Work to complete =
Repeat exactly the lines from the start of the entries below through the line containing "joint_gap = 0.3; // [0.2:0.05:0.5]". Omit the rest.

Task input =

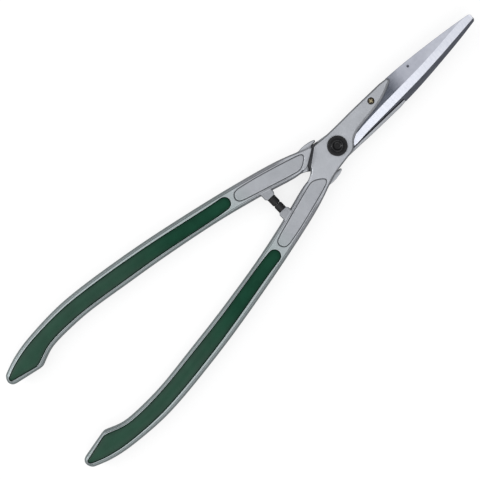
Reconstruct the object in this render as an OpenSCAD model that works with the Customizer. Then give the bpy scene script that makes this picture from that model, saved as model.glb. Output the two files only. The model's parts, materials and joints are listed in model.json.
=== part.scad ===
// Hand hedge shears, closed. Two identical die-cast levers cross at one bolt, the rear one turned over,
// and each carries a steel blade in a pocket of its arm.
// Origin on the pivot axis where the two blades meet. X is across, Y points to the blade tips, Z is up
// through the front face. The front lever has its handle at +X and its blade arm at -X.

/* [Lever] */
// Distance from the pivot to the end of a handle
handle_reach = 437; // [425:1:450]
// Distance from the centre line to the widest point of a handle
handle_spread = 84; // [81:0.5:87]
// Thickness of a handle
handle_t = 14; // [13:0.5:16]
// Depth of the plain panel in each face of a handle
panel_depth = 0.8; // [0.4:0.1:1.2]
// Distance from the centre line to the outer edge of a blade arm
arm_edge = 17.3; // [16.8:0.1:18]
// Gap from the middle plane to the joint face of a lever
joint_gap = 0.3; // [0.2:0.05:0.5]

/* [Blade] */
// Distance from the pivot to the blade tips
blade_reach = 204; // [196:1:212]
// Thickness of a blade
blade_t = 3; // [2.5:0.1:3.5]
// Width of the lip of the arm outside the blade
lip_w = 3.3; // [2.8:0.1:3.8]
// Gap from the middle plane to the inner face of a blade
blade_gap = 0.05; // [0.03:0.01:0.1]
// Thickness left at the cutting edge
edge_land = 0.25; // [0.1:0.05:0.5]

/* [Pivot] */
// Diameter of the pivot bolt
bolt_d = 10; // [9:0.5:11]
// Diameter of the domed bolt head
head_d = 16; // [15:0.5:17]
// Height of the domed bolt head
head_h = 4.4; // [4:0.1:5]
// Width across the flats of the hexagon socket
socket_af = 6; // [5:0.5:7]
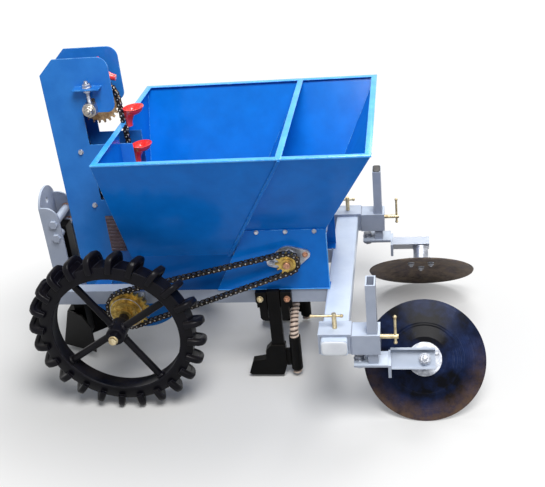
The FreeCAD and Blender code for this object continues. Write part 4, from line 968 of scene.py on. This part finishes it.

Result of the exercise =
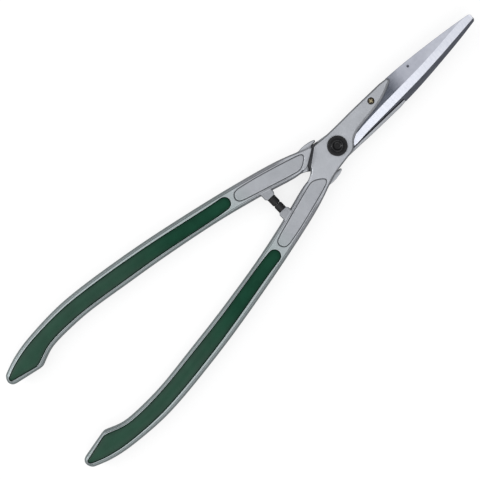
Reconstruct the object in this render as an OpenSCAD model that works with the Customizer. Then give the bpy scene script that makes this picture from that model, saved as model.glb. Output the two files only. The model's parts, materials and joints are listed in model.json.
=== part.scad ===
// Hand hedge shears, closed. Two identical die-cast levers cross at one bolt, the rear one turned over,
// and each carries a steel blade in a pocket of its arm.
// Origin on the pivot axis where the two blades meet. X is across, Y points to the blade tips, Z is up
// through the front face. The front lever has its handle at +X and its blade arm at -X.

/* [Lever] */
// Distance from the pivot to the end of a handle
handle_reach = 437; // [425:1:450]
// Distance from the centre line to the widest point of a handle
handle_spread = 84; // [81:0.5:87]
// Thickness of a handle
handle_t = 14; // [13:0.5:16]
// Depth of the plain panel in each face of a handle
panel_depth = 0.8; // [0.4:0.1:1.2]
// Distance from the centre line to the outer edge of a blade arm
arm_edge = 17.3; // [16.8:0.1:18]
// Gap from the middle plane to the joint face of a lever
joint_gap = 0.3; // [0.2:0.05:0.5]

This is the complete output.